In July, the Conservation Science lab travelled to Kuala Lumpur, Malaysia, to attend the 2019 International Congress for Conservation Biology (ICCB).

As one of the largest international conferences in conservation science, ICCB is attended by scientists from all over the world, and we did our best to make the most of this opportunity to learn from our peers, communicate our research, and even have a little fun!  Our activities fit under the two research themes: the IUCN Red List of Ecosystems, and Biodiversity Indicators. 

IUCN Red List of Ecosystems Steering Committee
L – R: Emily Nicholson (Deakin), David Keith (UNSW), Radhika Murti (IUCN and Director of the IUCN Global Ecosystem Management Programme), Marco Valderrabano (IUCN), Elisa Cavoto (IUCN), Angela Andrade (Conservation International and Chair of the IUCN Commission on Ecosystem Management) and Irene Zagar (Provita, Venezuela)

We kicked off the conference early with pre-conference meetings and workshops. Emily was part of the IUCN Red List of Ecosystems steering committee meeting in the preceding week. On Saturday Jess and Kate taught workshop participants the recipe for assessing risks to ecosystems with the IUCN Red List of Ecosystems framework. On Sunday, in another workshop, Calvin Lee helped show participants satellite data and tools that can help inform conservation decisions using Remap.

Jess at the University of Nottingham, Kuala Lumpur for the RLE workshop

On Tuesday, Jess co-chaired the symposium ‘Hotspots of diversity and natural capital: assessing risks to Asian ecosystems’, in which both she and Calvin were speaking. Jess explained how she has developed indicators to quantify ecosystem health using data generated by Red List assessments. Calvin presented the methods he has developed using free remote sensing data that enable users to confidently assess spatial coverage of ecosystems for Red List assessments.

On Wednesday we moved on to our second theme, biodiversity indicators, with Emily participating in the symposium ‘Challenges and opportunities for tracking trends in species and ecosystems for reporting towards national and international biodiversity targets’.  During this session Emily provided an overview of everything the Conservation Science lab is doing to meet these challenges and create opportunities, focusing on whether our current indicator set is fit for the purpose of measuring progress towards global targets, and helping to improve conservation decisions.

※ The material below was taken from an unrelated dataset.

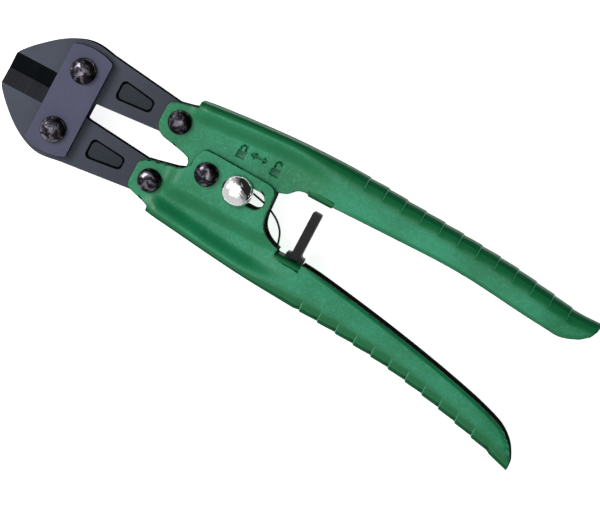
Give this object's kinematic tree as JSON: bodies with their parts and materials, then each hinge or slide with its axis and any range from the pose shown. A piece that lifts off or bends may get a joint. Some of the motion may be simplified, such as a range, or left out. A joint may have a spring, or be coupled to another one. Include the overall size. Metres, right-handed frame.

Lab presentations (clockwise, l-r): Jess, Calvin, Emily and Simone

The final day of the conference was big day for the lab, with Kate explaining how taxonomic bias affects the Red List Index and the Living Planet Index, as well as announcing a new R package designed to convert trait-based model output into more detailed species-level information.  In a different session, Simone described how common marine ecosystem indicators like proportion of biomass and coefficient of variation show potential when applied to terrestrial systems.  Jess, Emily, Calvin and the Red List of Ecosystems team participated in a workshop on the new RLE database they have been involved in developing.  And lastly, Calvin won the Pacific Conservation Biology award for best student presentation for his fantastic talk on remote sensing methods!